## [DATASET CONTENT]
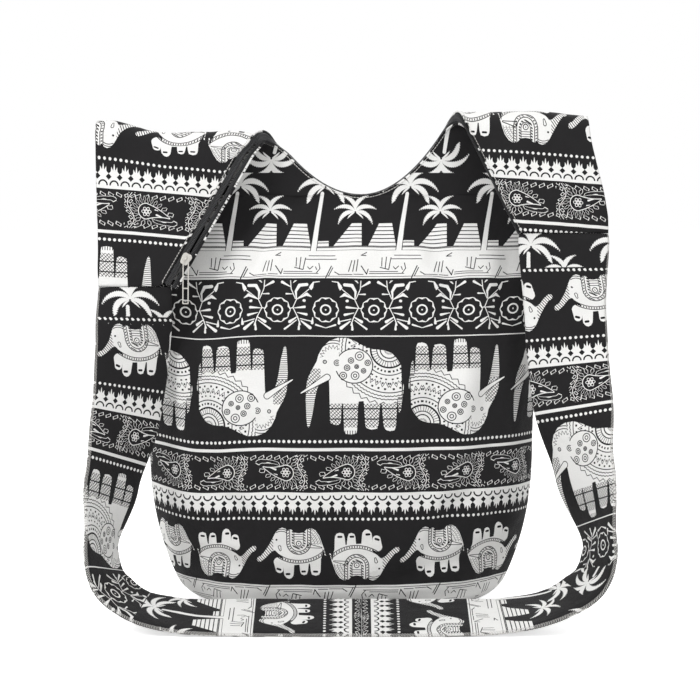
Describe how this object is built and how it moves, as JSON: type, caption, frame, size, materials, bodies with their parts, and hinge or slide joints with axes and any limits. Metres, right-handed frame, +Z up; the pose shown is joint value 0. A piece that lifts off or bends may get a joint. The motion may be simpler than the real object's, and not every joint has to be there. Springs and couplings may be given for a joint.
{
  "type": "sling hobo bag",
  "caption": "Soft zip-top cotton shoulder bag with wide folded shoulder arms and a long flat strap looped on the floor in front.",
  "frame": {"origin": "on the floor, under the middle of the whole piece, strap included", "axes": "+X to the right as seen from the front, +Y to the back, +Z up; the bag's front faces -Y"},
  "size_m": [0.4816, 0.23, 0.4677],
  "materials": {
    "printed_cotton": "plain-weave cotton printed in black on white, matte",
    "zip_tape": "woven polyester tape, matte",
    "nylon_coil": "nylon coil, satin",
    "nickel": "nickel plated, shiny"
  },
  "bodies": {
    "bag": {"front_panel": "printed_cotton", "back_panel": "printed_cotton", "strap_left": "printed_cotton", "strap_right": "printed_cotton", "zip_tape_front": "zip_tape", "zip_tape_back": "zip_tape", "zip_coil_front": "nylon_coil", "zip_coil_back": "nylon_coil"},
    "slider": {"zip_slider": "nickel"},
    "pull": {"zip_pull": "nickel"}
  },
  "joints": [
    {"name": "slider_slide", "type": "slide", "parent": "bag", "child": "slider", "axis": [0.4909, 0.1618, 0.856], "range_m": [0, 0.1]},
    {"name": "pull_swing", "type": "hinge", "parent": "slider", "child": "pull", "pos_m": [-0.15213, -0.01133, 0.33064], "axis": [-1, 0, 0], "range_deg": [0, 150]}
  ]
}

## [GOAL]
All the data must be duplicated exactly, with nothing added or removed.

## [ANSWER TO THE TASK]
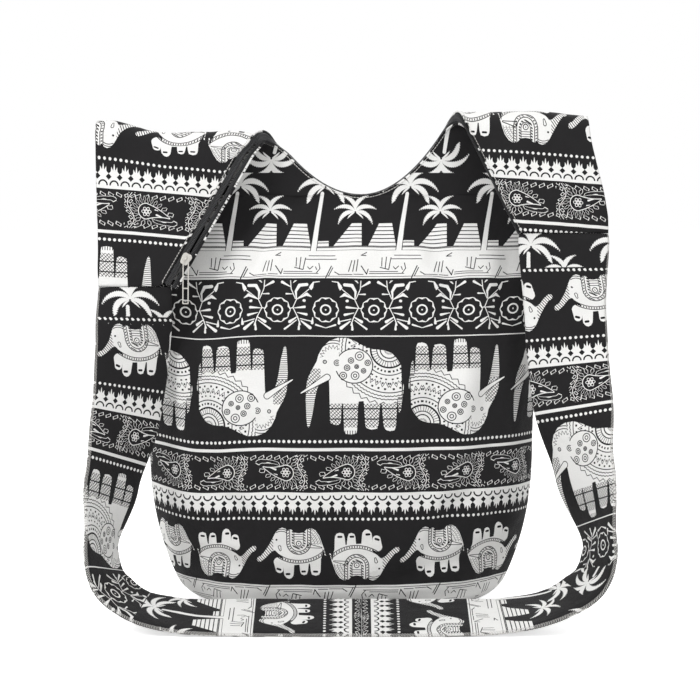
Describe how this object is built and how it moves, as JSON: type, caption, frame, size, materials, bodies with their parts, and hinge or slide joints with axes and any limits. Metres, right-handed frame, +Z up; the pose shown is joint value 0. A piece that lifts off or bends may get a joint. The motion may be simpler than the real object's, and not every joint has to be there. Springs and couplings may be given for a joint.
{
  "type": "sling hobo bag",
  "caption": "Soft zip-top cotton shoulder bag with wide folded shoulder arms and a long flat strap looped on the floor in front.",
  "frame": {"origin": "on the floor, under the middle of the whole piece, strap included", "axes": "+X to the right as seen from the front, +Y to the back, +Z up; the bag's front faces -Y"},
  "size_m": [0.4816, 0.23, 0.4677],
  "materials": {
    "printed_cotton": "plain-weave cotton printed in black on white, matte",
    "zip_tape": "woven polyester tape, matte",
    "nylon_coil": "nylon coil, satin",
    "nickel": "nickel plated, shiny"
  },
  "bodies": {
    "bag": {"front_panel": "printed_cotton", "back_panel": "printed_cotton", "strap_left": "printed_cotton", "strap_right": "printed_cotton", "zip_tape_front": "zip_tape", "zip_tape_back": "zip_tape", "zip_coil_front": "nylon_coil", "zip_coil_back": "nylon_coil"},
    "slider": {"zip_slider": "nickel"},
    "pull": {"zip_pull": "nickel"}
  },
  "joints": [
    {"name": "slider_slide", "type": "slide", "parent": "bag", "child": "slider", "axis": [0.4909, 0.1618, 0.856], "range_m": [0, 0.1]},
    {"name": "pull_swing", "type": "hinge", "parent": "slider", "child": "pull", "pos_m": [-0.15213, -0.01133, 0.33064], "axis": [-1, 0, 0], "range_deg": [0, 150]}
  ]
}